Something we knew early on and finally confirmed: Robin is autistic.
This is no surprise at all and, mentally, I understand this. I have resources. I've done research. It's thoroughly probable that I'm autistic as well, based on my research. Robin's two cousins are autistic and we know there is a genetic component.
Emotionally, I'm confused. I want what's best for Robin. I want them to succeed in life. They're not "autistic enough" to need a specialized classroom. But they are autistic and will need supports to succeed.
We looked at a private school that we really liked. We thought Robin would do very well there. The school thought otherwise and we did not get in. We had put all our eggs in this one basket and now we're trying to find another solution. Public school is not an option for us. None of us think that Robin would do well in public school.

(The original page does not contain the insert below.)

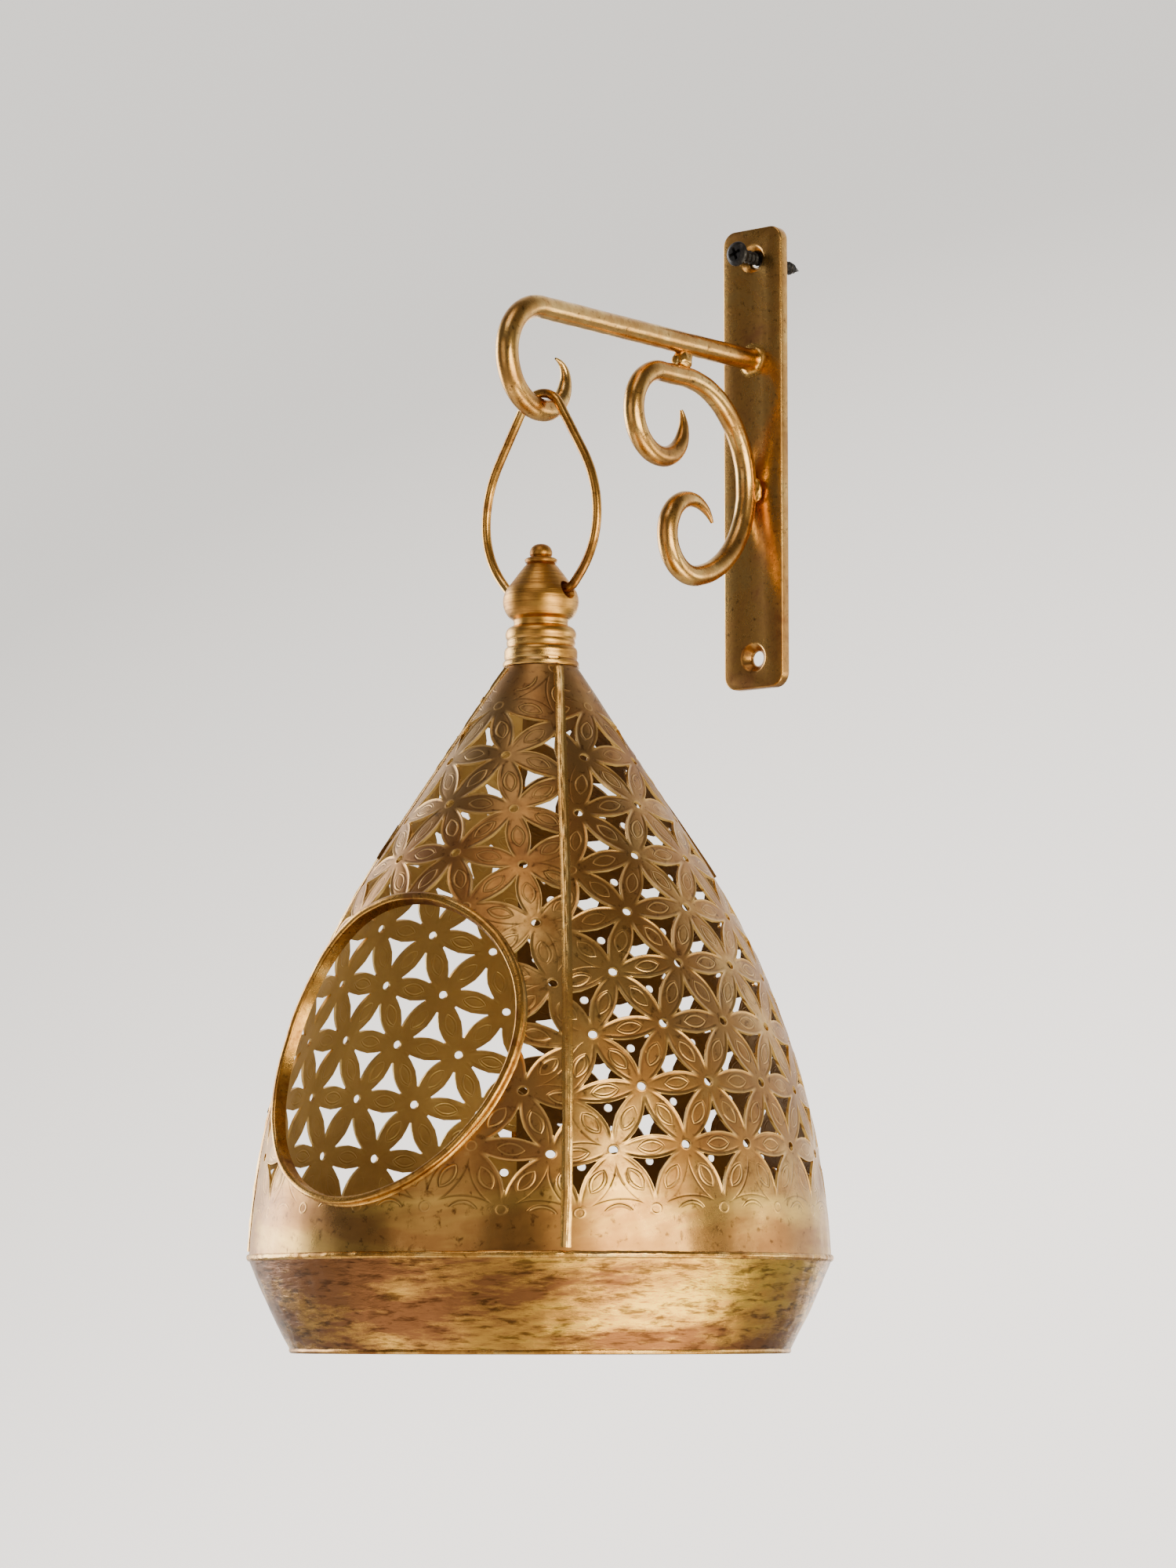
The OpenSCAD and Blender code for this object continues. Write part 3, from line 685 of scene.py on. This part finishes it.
def flower_sheet(facing, opening, aside, lean):
    """All the cells that a panel needs, joined, on the flat sheet."""
    flats, heights, petals, faces, offset = [], [], [], [], 0
    for row in range(-2, 11):
        y0 = FIRST_ROW + row * ROW_STEP
        half_width = HALF_PANEL * float(wall(np.array(min(y0 + 14, SLANT)))[0])
        for column in range(-5, 6):
            x0 = (column + (0.5 if row % 2 == 0 else 0.0)) * PITCH + aside
            if y0 < -14 or abs(leaned(x0, y0, lean)) > half_width + 0.9 * PITCH:
                continue
            cell_flats, cell_heights, cell_petals, cell_faces = flower_cell(x0, y0, facing, opening, lean)
            flats.append(cell_flats)
            heights.append(cell_heights)
            petals.append(cell_petals)
            faces += [tuple(i + offset for i in face) for face in cell_faces]
            offset += len(cell_flats)
    return np.concatenate(flats), np.concatenate(heights), np.concatenate(petals), faces


def clear_opening(s, azimuth):
    """Moves what lies inside the opening out to its edge; also says which points those are."""
    radius, height = wall(s)
    across, up = radius * np.sin(azimuth), height - OPENING_Z
    gap = np.hypot(across, up)
    edge = OPENING_R + RIM_T / 2
    inside = gap < edge
    grow = np.where(inside, edge / np.maximum(gap, 1e-6), 1.0)
    s = np.where(inside, slant_at(OPENING_Z + up * grow), s)
    azimuth = np.where(inside, np.arcsin(np.clip(across * grow / wall(s)[0], -1, 1)), azimuth)
    return s, azimuth, inside


def weld_and_turn_outwards(obj):
    """Joins the cells along their borders and turns every face away from the body's middle."""
    work = bmesh.new()
    work.from_mesh(obj.data)
    bmesh.ops.remove_doubles(work, verts=work.verts, dist=0.03 * MM)
    bmesh.ops.dissolve_degenerate(work, edges=work.edges, dist=0.01 * MM)
    bmesh.ops.delete(work, geom=[v for v in work.verts if not v.link_faces], context="VERTS")
    middle = Vector((0, AXIS_Y * MM, OPENING_Z * MM))
    work.faces.ensure_lookup_table()
    work.normal_update()
    outwards = sum(f.normal.dot(f.calc_center_median() - middle) for f in work.faces)
    if outwards < 0:
        bmesh.ops.reverse_faces(work, faces=work.faces)
    work.to_mesh(obj.data)
    work.free()


def pierced_panel(facing, node, aside, lean):
    """One quarter of the body: stamped, pierced and bent sheet."""
    opening = node == "front_panel"
    flats, heights, petals, faces = flower_sheet(facing, opening, aside, lean)
    s, azimuth = bent(flats[:, 0], flats[:, 1])
    middle = drift(np.clip(s, 0, SLANT))
    outside = (np.abs(azimuth - middle) >= HALF_PANEL) | (s <= 0) | (s >= SLANT)
    azimuth = np.clip(azimuth, middle - HALF_PANEL, middle + HALF_PANEL)
    s = np.clip(s, 0, SLANT)
    if opening:
        s, azimuth, in_opening = clear_opening(s, azimuth)
        outside |= in_opening
    faces = [face for face in faces if not all(outside[i] for i in face)]
    azimuth = azimuth + math.radians(facing)
    places = on_body(s, azimuth, heights - 0.05)
    beaten = np.array([0.16 * dent(place, 19.0) + 0.10 * dent(place, 8.0, 3.0) for place in places])
    obj = mesh_object(node + "_pierced", on_body(s, azimuth, heights - 0.15 + beaten), faces)
    petal = obj.data.attributes.new("petal", "FLOAT_VECTOR", "POINT")
    petal.data.foreach_set("vector", petals[:, :3].astype(np.float32).ravel())
    cut_through = obj.data.attributes.new("cut_through", "FLOAT", "POINT")
    cut_through.data.foreach_set("value", petals[:, 3].astype(np.float32))
    weld_and_turn_outwards(obj)
    thick = obj.modifiers.new("thick", "SOLIDIFY")
    thick.thickness = SHEET * 0.9 * MM
    thick.offset = -1
    bake_modifiers(obj)
    shade(obj, 40)
    # the back panel's inside is painted shade; the other panels' insides are painted light
    dress(obj, PIERCED_SHADED_INSIDE if node == "back_panel" else PIERCED, "lantern", node)


# ---- body trim
def seam(facing, node):
    """Soldered strip over a seam, a low band with an uneven ridge down its middle."""
    steps, across = 170, 12
    points = []
    for i in range(steps + 1):
        s = np.array(1.0 + (SLANT - 2.0) * i / steps)
        width = SEAM_W * (1 + 0.14 * dent((0, 0, s), 9.0, facing))
        wander = 0.35 * dent((0, 5, s), 22.0, facing)
        ridge_height = 0.7 + 0.45 * dent((0, 9, s), 4.0, facing)
        middle = math.radians(facing) + float(drift(s))
        top, low = [], []
        for j in range(across + 1):
            v = -1 + 2 * j / across
            ridge = bell(v * SEAM_W, 0.5) * ridge_height
            lumps = 0.08 * dent((v * 4, 2, s), 2.2, facing)
            out = 0.03 + (0.09 + lumps) * (1 - v * v) + 0.55 * ridge
            a = np.array(middle + (v * width + wander * (1 - v * v)) / float(wall(s)[0]))
            top.append(on_body(s, a, out if abs(v) < 1 else 0.05))
            low.append(on_body(s, a, -0.4))
        points += top + low[::-1]
    obj = solid(node + "_soldered", points, tube_faces(steps + 1, 2 * (across + 1)), 40)
    dress(obj, SEAM, "lantern", node)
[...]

I'm just... confused and sad at this point. Obviously, I want my child to be happy and healthy. I don't want them to go to a school that doesn't see the amazing person they are. But I also thought that we had found a place that would see the potential. I'm sad that there are people out there who don't see Robin's amazing potential. Robin is so smart, especially when it comes to mechanical and kinaesthetic learning.
I feel like I'm to blame. Clearly, genetics is at play. I also know that I was resistant to preschool/daycare because we didn't need it. Robin goes to a half-day, twice a week program currently and is doing very well interacting with the other kids who attend. Robin isn't even the only autistic kid who attends. I just wonder if there is something else I should have done to prepare Robin for school, but then again, they're not even four yet.